I don’t want to write about it
anymore. I don’t want to have to continue to scold, cajole, or otherwise
attempt to influence the minds of others toward peace. I’m too baffled to even
begin to understand it. I don’t know or understand that level of violent hate.
I just don’t know how as a society we let it get to that. When did the immorality
of murder get so customary? We’re just used to it. Especially in Chicago. Especially
in America.
Murder. Out-right murder seems
so normal. It’s just something that happens nearly every day so why bother with
it. I mean, let’s just start The Running Man TV show already and start down
that dystopian path of least resistance. We might as well make it a damn TV
show with the potential for games and prizes. I could use a Toaster over and a
life time supply of toothpaste.
Has our blood-lust finally
gotten to us? Have we lost the ability to be outraged by things that are truly
outrageous? Has outrage become so normal that we don’t even know how to respond
to said outrageousness?
On March 5, 1770, British Army
soldiers killed five male civilians and injured six others in what would come
to be known as the Boston Massacre. It was an outrage across the American
Colonies. It inspired the American populace to say, “Enough of this tyranny”,
and take action. I get that it’s a little different today, I know these acts of
hate and terror on our soil is different than an Army being commanded in the
field, or as a police action. However,
the effect of the Boston Massacre was to galvanize young America into motion
and vigorously take steps to free themselves from the tyrannical fears of a foreign
power. American’s wanted to be free from fear. So they acted. Their outrage
inspired men and women to stand up and say they would not be bullied by fear. They
would resist any terrors thrust upon them in order to be free from those fears.
They acted.
Five men killed, six injured.
That was all it took (and some pretty healthy propagandizing I’ll admit) to
motivate a young country into action. They knew that in order to be free from
fear they had to be bold. They had to turn their outrage into something
constructive, something to build upon and create a society that could be free.
Five men killed, six injured was the call to do something about the oppression
of freedom and resist the fear of reprisals of the British.
Yesterday, June 12, 2016, 49
people were shot and killed and an additional 53 injured in Orlando, FL. There
is sadness. There are prayers. There are the lives left to be reassembled after
tragedy. There’s finger pointing. There is name calling. There is anger. In
Chicago there have already been 278 murders for 2016. Neighborhoods are upset,
scared, tired, and beat down by the onslaught of the compassionless. People
are terrified to walk their own neighborhood streets. We are scared.
Yet for all our fears, anger,
rage, sadness and astonishment, we are lacking in any real outrage. We’re sort
of used to feeling our fears, anger, rage, sadness and astonishment. We’re
almost numb to any further outrage. We don’t even remember what it was like to
be truly outraged and act upon that outrage. The outrage of racism in America
resulted in the Civil Rights Act. The Mobilization of college age men and women
taking to the streets helped end the war in Vietnam. The gay community marched
and protested just to be heard and reach some acceptance within our society.

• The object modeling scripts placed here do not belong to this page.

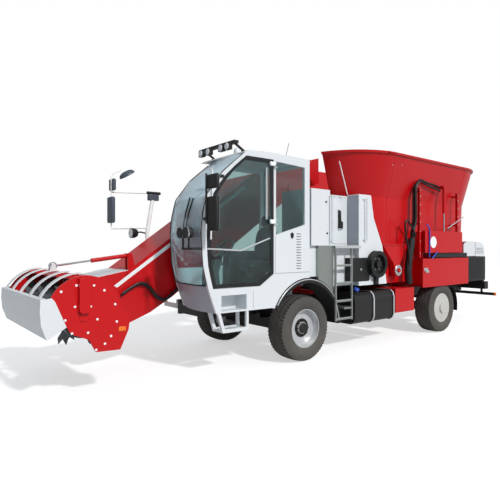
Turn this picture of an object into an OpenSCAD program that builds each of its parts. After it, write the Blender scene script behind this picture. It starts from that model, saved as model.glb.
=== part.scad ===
// Self-propelled feed mixer wagon. Millimetres, front towards -X, left side towards -Y, Z up,
// origin on the ground under the middle of the machine.

/* [Wheels] */
// Radius of each tyre
tyre_r = 525; // [518:1:530]
// Width of each tyre
tyre_w = 385; // [365:5:390]
// Radius of each rim's flange
rim_r = 308; // [296:2:316]
// Distance between the front and rear axles
wheel_base = 4160; // [4120:10:4190]
// Distance between the middles of a pair of wheels
track_w = 2110; // [2090:5:2115]
// Radius of the front stub shafts
stub_r = 40; // [34:1:46]
// Radius of the kingpins
kingpin_r = 28; // [22:1:32]

/* [Frame] */
// Height of the chassis rails
rail_h = 240; // [200:10:250]
// Outside width over the chassis rails
frame_w = 800; // [760:10:820]
// Height of the rails' top above the ground
rail_top = 950; // [940:5:960]
// Radius of the tow pin's bore
tow_bore_r = 20; // [16:0.5:24]

/* [Cab] */
// Outside width of the cab
cab_w = 1140; // [1110:5:1144]
// Thickness of the cab's walls
cab_wall = 40; // [32:1:46]
// Height of the cab roof's underside
roof_z = 3180; // [3170:2:3200]
// How far the windscreen's right edge is swept back
sweep = 150; // [120:5:170]
// How far the windscreen bulges between its edges
bulge = 90; // [60:5:110]
// Thickness of the windscreen and windows
glass_t = 8; // [6:1:10]
// Gap round the cab door
door_gap = 7; // [6:0.5:9]

/* [Tub] */
// Height of the tub's rim
rim_z = 3650; // [3600:10:3680]
// Radius of the tub's round ends at the rim
tub_rim_r = 1235; // [1220:5:1240]
// Radius of the tub's round ends at its waist
tub_waist_r = 1015; // [1005:5:1025]
// Height of the tub's waist
waist_z = 2800; // [2760:10:2840]
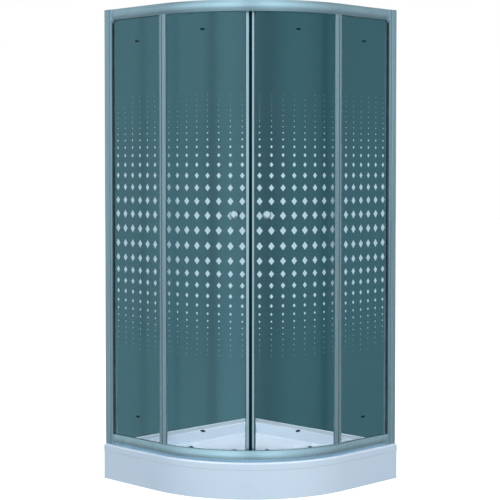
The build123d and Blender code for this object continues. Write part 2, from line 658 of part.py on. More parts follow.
with BuildPart() as upper_carriers_right:
    for t in ROLLER_TS.values():
        with BuildSketch(out_plane(t, 476.5, Z_UP)):
            Circle(15)
        extrude(amount=10.1)
        with BuildSketch(out_plane(t, 486.5, Z_UP)):
            Circle(5.9)
        extrude(amount=6)
        with BuildSketch(out_plane(t, 492.4, Z_UP)):
            Circle(6.4)
        extrude(amount=12.2)
    for t in ROLLER_TS.values():
        with BuildSketch(out_plane(t, 488.5, Z_UP)):
            Circle(AXLE_R + 0.02)
        extrude(amount=17, mode=Mode.SUBTRACT)
        # eccentric adjusting slot in the inner cap
        with BuildSketch(out_plane(t, 476.5, Z_UP)):
            Rectangle(14, 2.2)
            Circle(4)
        extrude(amount=2.5, mode=Mode.SUBTRACT)

with BuildPart() as lower_carriers_right:
    for t in ROLLER_TS.values():
        with BuildSketch(out_plane(t, 492.4, ZT + 25)):
            RectangleRounded(27, 28, 5)
        extrude(amount=7.6)
        with BuildSketch(out_plane(t, 500, Z_LOW)):
            Circle(4.4)
        extrude(amount=4.6)
        with BuildSketch(out_plane(t, 476.6, Z_CAP_LOW)):
            Circle(8)
            with Locations((0, -4)):
                RectangleRounded(30, 14, 5)
        extrude(amount=10)
        with BuildSketch(out_plane(t, 486, Z_CAP_LOW)):
            with Locations((-10, -4), (10, -4)):
                Circle(2.6)
        extrude(amount=7)
    for t in ROLLER_TS.values():
        with BuildSketch(out_plane(t, 476, Z_CAP_LOW)):
            Circle(BUTTON_R + 0.05)
        extrude(amount=10.8, mode=Mode.SUBTRACT)
        with BuildSketch(out_plane(t, 495, Z_LOW)):
            Circle(AXLE_R + 0.02)
        extrude(amount=12, mode=Mode.SUBTRACT)

with BuildPart() as roller_axles_right:
    for t in ROLLER_TS.values():
        for z, r0 in ((Z_UP, 489.0), (Z_LOW, 495.5)):
            with BuildSketch(out_plane(t, r0, z)):
                Circle(AXLE_R)
            extrude(amount=511.3 - r0)
            with BuildSketch(out_plane(t, 511.3, z)):
                Circle(4.6)
            extrude(amount=1.6)


def wheel_section(z, t):
    return section_plane(t, z)


with BuildPart() as upper_wheel_right_lead:
    with BuildSketch(out_plane(ROLLER_TS["lead"], R_WHEEL_PATH, Z_UP)):
        Circle(WHEEL_R)
        Circle(AXLE_R + 0.05, mode=Mode.SUBTRACT)
    extrude(amount=WHEEL_W)
    chamfer(upper_wheel_right_lead.edges().filter_by(GeomType.CIRCLE)
            .filter_by(lambda e: e.radius > 10), length=0.9)

with BuildPart() as upper_wheel_right_tail:
    with BuildSketch(out_plane(ROLLER_TS["tail"], R_WHEEL_PATH, Z_UP)):
        Circle(WHEEL_R)
        Circle(AXLE_R + 0.05, mode=Mode.SUBTRACT)
    extrude(amount=WHEEL_W)
    chamfer(upper_wheel_right_tail.edges().filter_by(GeomType.CIRCLE)
            .filter_by(lambda e: e.radius > 10), length=0.9)

with BuildPart() as lower_wheel_right_lead:
    with BuildSketch(out_plane(ROLLER_TS["lead"], R_WHEEL_PATH, Z_LOW)):
        Circle(WHEEL_R)
        Circle(AXLE_R + 0.05, mode=Mode.SUBTRACT)
    extrude(amount=WHEEL_W)
    chamfer(lower_wheel_right_lead.edges().filter_by(GeomType.CIRCLE)
            .filter_by(lambda e: e.radius > 10), length=0.9)

with BuildPart() as lower_wheel_right_tail:
    with BuildSketch(out_plane(ROLLER_TS["tail"], R_WHEEL_PATH, Z_LOW)):
        Circle(WHEEL_R)
        Circle(AXLE_R + 0.05, mode=Mode.SUBTRACT)
    extrude(amount=WHEEL_W)
    chamfer(lower_wheel_right_tail.edges().filter_by(GeomType.CIRCLE)
            .filter_by(lambda e: e.radius > 10), length=0.9)

with BuildPart() as release_button_right_lead:
    with BuildSketch(out_plane(ROLLER_TS["lead"], 473.4, Z_CAP_LOW)):
        Circle(BUTTON_R)
    extrude(amount=9.8)
    chamfer(release_button_right_lead.edges().filter_by(GeomType.CIRCLE), length=0.6)

with BuildPart() as release_button_right_tail:
    with BuildSketch(out_plane(ROLLER_TS["tail"], 473.4, Z_CAP_LOW)):
        Circle(BUTTON_R)
    extrude(amount=9.8)
    chamfer(release_button_right_tail.edges().filter_by(GeomType.CIRCLE), length=0.6)

# ------------------------------------------------------------- left-hand door
with BuildPart() as door_glass_left:
    mirror(door_glass_right.part, about=DIAGONAL)
with BuildPart() as door_lead_profile_left:
    mirror(door_lead_profile_right.part, about=DIAGONAL)
with BuildPart() as magnet_strip_left:
    mirror(magnet_plain.part, about=DIAGONAL)
with BuildPart() as door_tail_profile_left:
    mirror(door_tail_profile_right.part, about=DIAGONAL)
with BuildPart() as tail_seal_left:
    mirror(tail_seal_right.part, about=DIAGONAL)
with BuildPart() as drip_seal_left:
    mirror(drip_seal_right.part, about=DIAGONAL)
with BuildPart() as knob_outer_left:
    mirror(knob_outer_right.part, about=DIAGONAL)
with BuildPart() as knob_inner_left:
    mirror(knob_inner_right.part, about=DIAGONAL)
with BuildPart() as upper_carriers_left:
    mirror(upper_carriers_right.part, about=DIAGONAL)
with BuildPart() as lower_carriers_left:
    mirror(lower_carriers_right.part, about=DIAGONAL)
with BuildPart() as roller_axles_left:
    mirror(roller_axles_right.part, about=DIAGONAL)
with BuildPart() as upper_wheel_left_lead:
    mirror(upper_wheel_right_lead.part, about=DIAGONAL)
with BuildPart() as upper_wheel_left_tail:
    mirror(upper_wheel_right_tail.part, about=DIAGONAL)
with BuildPart() as lower_wheel_left_lead:
    mirror(lower_wheel_right_lead.part, about=DIAGONAL)
with BuildPart() as lower_wheel_left_tail:
    mirror(lower_wheel_right_tail.part, about=DIAGONAL)
with BuildPart() as release_button_left_lead:
    mirror(release_button_right_lead.part, about=DIAGONAL)
with BuildPart() as release_button_left_tail:
    mirror(release_button_right_tail.part, about=DIAGONAL)

# --------------------------------------------------------------------- export
save(tray_shell, "tray_shell")
save(rim_core, "rim_core")
save(apron_panel, "apron_panel")
save(apron_straps, "apron_straps")
save(tray_frame, "tray_frame")
save(tray_feet, "tray_feet")
save(foot_lock_nuts, "foot_lock_nuts")
save(waste_flange, "waste_flange")
save(waste_cover, "waste_cover")
save(waste_trap, "waste_trap")
save(bottom_rail, "bottom_rail")
save(top_rail, "top_rail")
save(rail_corner_caps, "rail_corner_caps")
save(wall_channel_right, "wall_channel_right")
save(wall_channel_left, "wall_channel_left")
save(jamb_right, "jamb_right")
save(jamb_left, "jamb_left")
save(stile_right, "stile_right")
save(stile_left, "stile_left")
save(fixed_glass_right, "fixed_glass_right")
save(fixed_glass_left, "fixed_glass_left")
save(fixed_gasket_right, "fixed_gasket_right")
save(fixed_gasket_left, "fixed_gasket_left")
save(jamb_screws, "jamb_screws")
save(door_stops, "door_stops")
save(door_glass_right, "door_glass_right")
save(door_lead_profile_right, "door_lead_profile_right")
save(magnet_strip_right, "magnet_strip_right")
save(door_tail_profile_right, "door_tail_profile_right")
save(tail_seal_right, "tail_seal_right")
save(drip_seal_right, "drip_seal_right")
save(knob_outer_right, "knob_outer_right")
save(knob_inner_right, "knob_inner_right")
save(upper_carriers_right, "upper_carriers_right")
save(lower_carriers_right, "lower_carriers_right")
save(roller_axles_right, "roller_axles_right")
save(upper_wheel_right_lead, "upper_wheel_right_lead")
save(upper_wheel_right_tail, "upper_wheel_right_tail")
save(lower_wheel_right_lead, "lower_wheel_right_lead")
save(lower_wheel_right_tail, "lower_wheel_right_tail")
save(release_button_right_lead, "release_button_right_lead")
save(release_button_right_tail, "release_button_right_tail")
save(door_glass_left, "door_glass_left")
save(door_lead_profile_left, "door_lead_profile_left")
save(magnet_strip_left, "magnet_strip_left")
save(door_tail_profile_left, "door_tail_profile_left")
save(tail_seal_left, "tail_seal_left")
save(drip_seal_left, "drip_seal_left")
save(knob_outer_left, "knob_outer_left")
save(knob_inner_left, "knob_inner_left")
save(upper_carriers_left, "upper_carriers_left")
save(lower_carriers_left, "lower_carriers_left")
save(roller_axles_left, "roller_axles_left")
save(upper_wheel_left_lead, "upper_wheel_left_lead")
save(upper_wheel_left_tail, "upper_wheel_left_tail")
save(lower_wheel_left_lead, "lower_wheel_left_lead")
save(lower_wheel_left_tail, "lower_wheel_left_tail")
save(release_button_left_lead, "release_button_left_lead")
save(release_button_left_tail, "release_button_left_tail")
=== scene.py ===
import bpy
import bmesh
import json
import math
import random
from mathutils import Matrix, Vector


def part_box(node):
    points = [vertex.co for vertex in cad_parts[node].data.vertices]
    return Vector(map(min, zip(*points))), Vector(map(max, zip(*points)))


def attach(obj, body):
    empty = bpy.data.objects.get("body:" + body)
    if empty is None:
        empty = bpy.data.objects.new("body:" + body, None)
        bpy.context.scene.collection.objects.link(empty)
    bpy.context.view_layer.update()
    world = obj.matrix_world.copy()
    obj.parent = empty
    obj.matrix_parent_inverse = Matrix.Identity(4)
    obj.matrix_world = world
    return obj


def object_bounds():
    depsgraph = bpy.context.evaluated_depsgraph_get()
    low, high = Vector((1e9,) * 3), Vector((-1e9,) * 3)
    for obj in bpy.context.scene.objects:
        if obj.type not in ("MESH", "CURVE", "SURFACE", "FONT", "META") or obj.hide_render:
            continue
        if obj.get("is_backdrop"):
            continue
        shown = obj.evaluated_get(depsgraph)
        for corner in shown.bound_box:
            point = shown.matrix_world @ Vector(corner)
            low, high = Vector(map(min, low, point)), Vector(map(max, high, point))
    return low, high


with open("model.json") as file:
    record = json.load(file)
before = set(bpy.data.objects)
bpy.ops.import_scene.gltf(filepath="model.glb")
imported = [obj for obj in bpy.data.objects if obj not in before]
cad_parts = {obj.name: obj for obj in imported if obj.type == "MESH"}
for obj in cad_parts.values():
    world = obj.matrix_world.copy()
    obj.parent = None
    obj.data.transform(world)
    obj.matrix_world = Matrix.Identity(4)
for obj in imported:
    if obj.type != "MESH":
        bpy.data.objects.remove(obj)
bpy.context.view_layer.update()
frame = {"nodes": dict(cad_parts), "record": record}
random.seed(11)
NODES = frame["nodes"]

# ------------------------------------------------------------------ dimensions (metres)
CX, CY = -0.100, 0.100            # centre of the front arc
R_GLASS = 0.492                   # outer face of the curved door glass
X_GLASS = 0.4315                  # outer face of the flat fixed glass
T0, T1 = math.radians(-43.595), math.radians(2.2)     # door glass from lead to trailing edge
Z_GLASS0, Z_GLASS1 = 0.162, 2.017
SIDES = ("right", "left")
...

Was that the extent of our outrage through? Have we hung a banner over the
country that reads, “Mission Accomplished”?
Are we done
with outrage as a motivator to take steps for the good of all the people? Are
American’s quitters?
I’d like to say that we are not.
We are the most able nation on the Earth to take steps toward the betterment of
us all. We can be a beacon of real Liberty in the faces of those that wish to
disarm us with fear. We’re not stupefied by the blow-hards and braggarts that
ply us with rhetoric. We’re a people dedicated to the idea that our Freedom from
fear had to be fought for and no lobby, hobbyist organization, ignorance or
hate, no single individual, lone gunman, smiling politician or any other threat
to that Liberty will be acceptable.
I know we can make the sacrifices
of the Patriots mean more than a prayer vigil and a shrug of our shoulders when
politicians say that it’s not time to have a debate about assault weapons, gun
control or the murder of our own populace through murderous indifference.
American’s have mobilized with less for great causes before. It’s time to
remember the outrage, the injustice and act. It’s time to look fear in the face
and say, “No More. Not One More”. We can overcome anything. It’s time for our
tired, exhausted outraged hearts to turn to action.